Por eso decidí jugar la última carta con Knud Tåsing.
—El niño a quien llamaban John, según una de las antiguas ayudantes, podría ser… Nils Jensen. Recordaba que su padre es vigilante en Nørrebro —le conté.
Casi oía sus pensamientos girando en torno a la nueva información, como si no le gustara ni pizca adónde lo conducía.
—Pero ¿no estás segura? —dijo al final. Con un extraño tono esperanzado en la voz.
—No. No estoy segura. No sé si Nils es de verdad el niño que dio a luz Eva Bjergstrand. Tanto Magna como cualquier otra persona relacionada con Asistencia a la Maternidad puede haberlo complicado todo más de lo que podemos imaginar, para despistar a los perseguidores.
Vaya palabra extraña.
Un par de días después, el periodista volvió a Kongslund y estuvo un rato largo sentado en la silla Chippendale que el propio Rey Bueno regaló para amueblar la Habitación del Rey.
Al final dijo:
—Pero en realidad no es él lo importante, ¿no? Para ti no es John lo importante, ¿verdad? A quien buscas con tanto ahínco es al padre del chico, ¿no? Al hombre que abandonó a su hijo y dejó que la madre desapareciera para siempre, ¿no es así?

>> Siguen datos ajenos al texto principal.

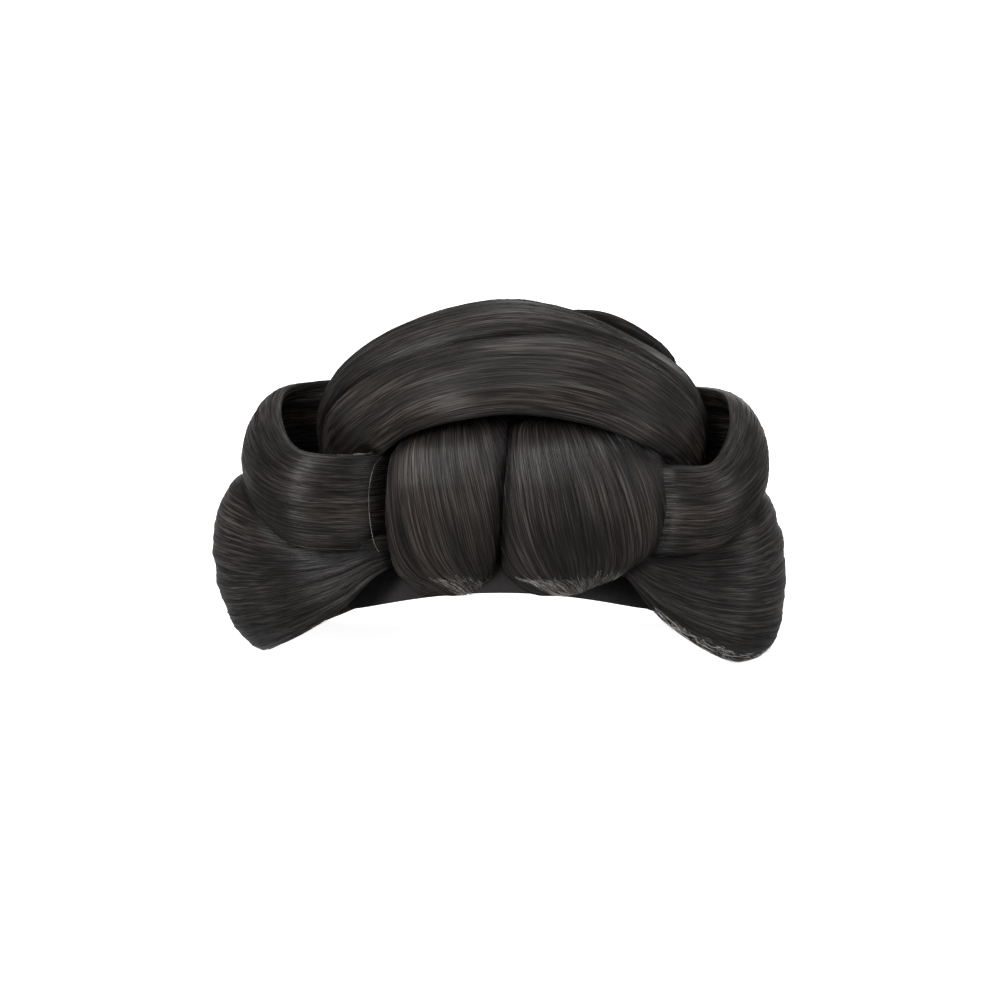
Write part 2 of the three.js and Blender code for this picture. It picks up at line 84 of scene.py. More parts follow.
# The cap's grid, its sewn rows and where its rim band starts, and the steps and sides of the comb's rods
CAP_COLUMNS, CAP_ROWS, CAP_WEFTS, CAP_BAND = 160, 60, 13, 0.9
SPINE_STEPS, SPINE_SIDES, TOOTH_STEPS, TOOTH_SIDES = 17, 14, 12, 10

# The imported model's place: the cap is centred across, and the left bun's front is where the source puts it
cap_low, cap_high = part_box("cap")
bun_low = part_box("bun_left")[0]
SHIFT = np.array([
    (cap_low.x + cap_high.x) / 2 / MM,
    bun_low.y / MM - (HEAD_BACK - BUN_DEPTH),
    0.0,
])

# Sections of the buns: height, how far the left and the right one reach, their side at the parting, and how
# deep their front and rear lie
BUN_ROWS = np.array([
    (0.0, 0.6, 0.44, 0.22, 0.74, 0.52),
    (0.03, 0.74, 0.58, 0.12, 0.86, 0.4),
    (0.1, 0.85, 0.74, 0.04, 0.94, 0.28),
    (0.24, 0.94, 0.93, -0.01, 0.99, 0.2),
    (0.44, 0.99, 1.01, -0.05, 1.0, 0.18),
    (0.64, 1.0, 0.99, -0.05, 0.95, 0.18),
    (0.82, 0.96, 0.92, -0.04, 0.84, 0.2),
    (0.95, 0.84, 0.78, 0.02, 0.68, 0.24),
    (1.0, 0.66, 0.6, 0.16, 0.55, 0.32),
])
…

Me quedé recostada en la silla de ruedas y no respondí.
—Solo Magna sabía con exactitud quién es el padre, y ahora está muerta; puede que la mataran precisamente por eso.
No hice un gesto afirmativo ni negativo.
Entonces él dijo las palabras que yo llevaba todos aquellos años esperando:
—Quizá debería volver a reunir a los niños de la Sala de los Elefantes.
Habría jurado que al decirlo enrojeció, a pesar de su experiencia de años en proyectos extraños. Lo repitió:
—Me refiero a reunir a los siete niños de la Sala de los Elefantes y ver si entre todos podemos resolver el misterio.
Era la oportunidad que yo llevaba tanto tiempo esperando. Tuve que concentrarme mucho para ocultar lo emocionada que estaba.
—No lograremos que asista Orla —dije con un sosiego que me costó conseguir, y sin cecear para nada, pero sin entender por qué había dicho eso.
—Tal vez. Pero Peter Trøst va a Aarhus el viernes, y puedo hacer que traiga consigo a Asger Christoffersen de vuelta a Copenhague.
No mencionó a Nils Jensen, y comprendí el porqué. En el universo de Knud Tåsing, el fotógrafo nunca debía llegar a conocer la verdad, y me pareció una doble moral típica de un periodista que, por lo demás, exigía que todo se hiciera público, sobre todo lo relativo a personas que nunca conoció.
Debió de pensar que yo era de la misma opinión.
Cuando se fue, me quedé una hora sola, observando la isla de Hven bajo un cielo estrellado, llena de confianza. En la oficina de correos de Søllerød me aseguraron aquella misma tarde que todas las cartas y paquetes para Magna me serían remitidos, a mi nombre, a Kongslund, y era todo lo que necesitaba saber.
Como Eva llevaba tiempo muerta, yo sabía que, con el tiempo, el paquete de Magna sería devuelto al remitente. Al final me llegaría a mí.
La voz del pasado iba a decirme dentro de pocos días lo que todos deseaban comprender. Y que era del todo necesario que escuchara yo antes que nadie.
Esperaba un envío de lo más importante.